Your priest may say Mass facing the people, or facing the altar. You may sing traditional hymns or more contemporary praise music. You might receive Communion standing or kneeling. That’s all fine. These are all legitimate ways of expressing the same faith.

The Church gives us great freedom to express our faith in different ways. But we are not free to make up our own version of the faith. The Catholic faith is something we receive, not something we create. If we disagree with the Church, we are free to leave. Or we are free to stay and struggle with our reasons for disagreement. But the one thing we can’t do is redefine Catholicism on our own terms.

Other churches have been down that road. It only leads to further division. Consider all the many Protestant denominations. We are used to thinking of Baptists and Methodists, Lutherans, Episcopalians, Pentecostals and so forth. But within each of these umbrella groups is a myriad of different denominations, each of which originated when a split happened because of a difference in doctrine or practice, resulting in thousands of different micro-denominations. Each split is another move away from unity. And historically, when these splits happened, one side has often been viewed as “conservative” and the other as “liberal.”

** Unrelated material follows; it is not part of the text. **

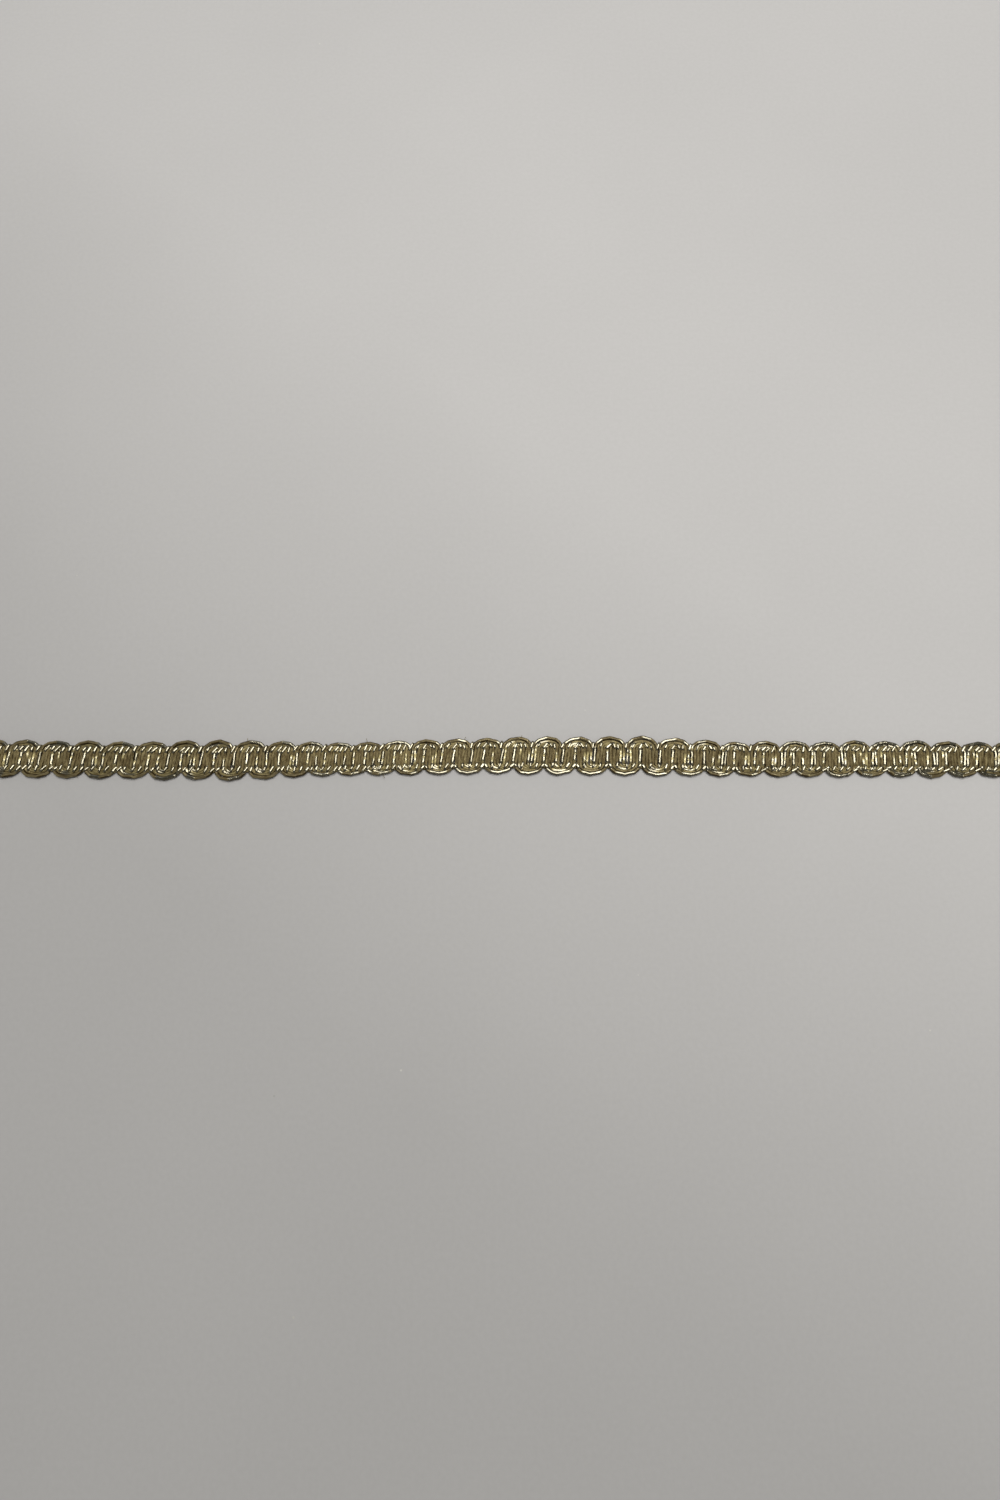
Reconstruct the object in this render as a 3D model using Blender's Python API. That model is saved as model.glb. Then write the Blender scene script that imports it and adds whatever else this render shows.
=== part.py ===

One thing I’ve noticed over the years is that it tends to be mostly older Catholics who identify themselves or others as “liberal” or “conservative” Catholics. Most Catholic college students I work with simply wish to be Catholic. This gives me great hope for the future of the Church.

So my message for my students, and anyone else reading this blog, is to be wary of anyone who promotes division within the Church. Avoid blogs, podcasts and other media outlets that focus on the “conservative” and “liberal” division within the Church. Ignore all of that. And just focus on being a good Catholic — one who takes the faith seriously, and attempts to put in into practice as best you can. Don’t try to be a conservative or a liberal Catholic. Try to be a faithful Catholic. Because that’s the kind who become saints.